6. Train agents on the workflows, not just the tools

Even though guided workflows reduce reliance on memory and guesswork, agents still need context. Provide training that explains the ‘why’ behind each step. Show how the workflows guide them through complex interactions and demonstrate how following the flow improves consistency, accuracy, and efficiency.

7. Monitor performance and iterate

Implementation is not the end — it is just the beginning. Track metrics like First Contact Resolution, Average Handle Time, error rates, and CSAT to see how workflows impact outcomes. Use these insights to tweak steps, add branches, or simplify actions.
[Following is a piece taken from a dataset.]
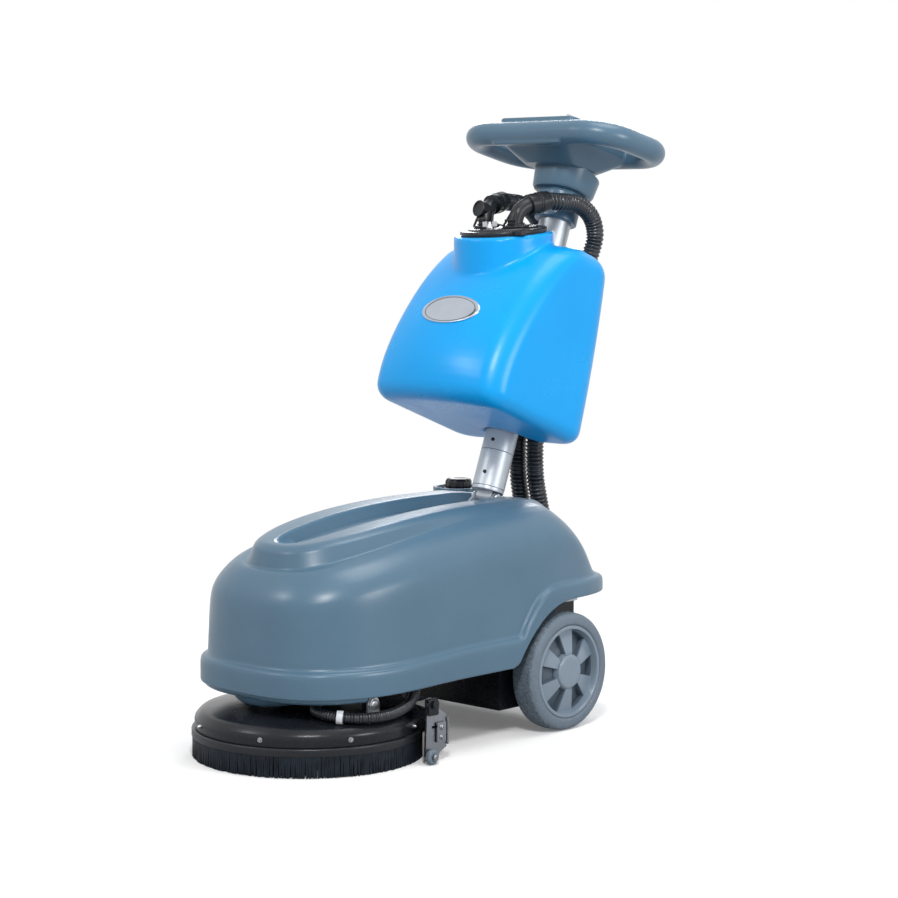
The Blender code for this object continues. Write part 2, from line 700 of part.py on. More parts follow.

Guided workflows should evolve alongside your products, processes, and team.

8. Scale gradually

Start with the workflows that solve the biggest pain points. Once your team is comfortable and KPIs show improvement, expand to additional processes. Over time, the workflow library becomes a full operational backbone that supports agents across channels, products, and regions — without ever sacrificing control or consistency.

A New Standard in Customer Experience Operations

Contact centers that fail to rethink how agents interact with technology, knowledge, and processes risk falling behind. Guided workflows are not just operational tools — they are the bridge between human expertise and consistent, high-quality execution. Organizations that adopt them gain measurable advantages: faster resolutions, higher First Contact Resolution, fewer errors, and more confident agents.

By embedding real-time guidance and decision logic directly into daily interactions, agents spend less time guessing and more time actually helping customers. The power lies in combining human judgment with structured workflows that enforce the right steps every time. Continuous monitoring, iterative refinement, and strategic scaling ensure that the system grows smarter alongside your team, adapting to new products, services, and customer needs.

The future of customer experience improvement depends on operational intelligence that empowers people, not replaces them. Guided workflows deliver that intelligence, turning every call into an opportunity for efficiency, consistency, and satisfaction.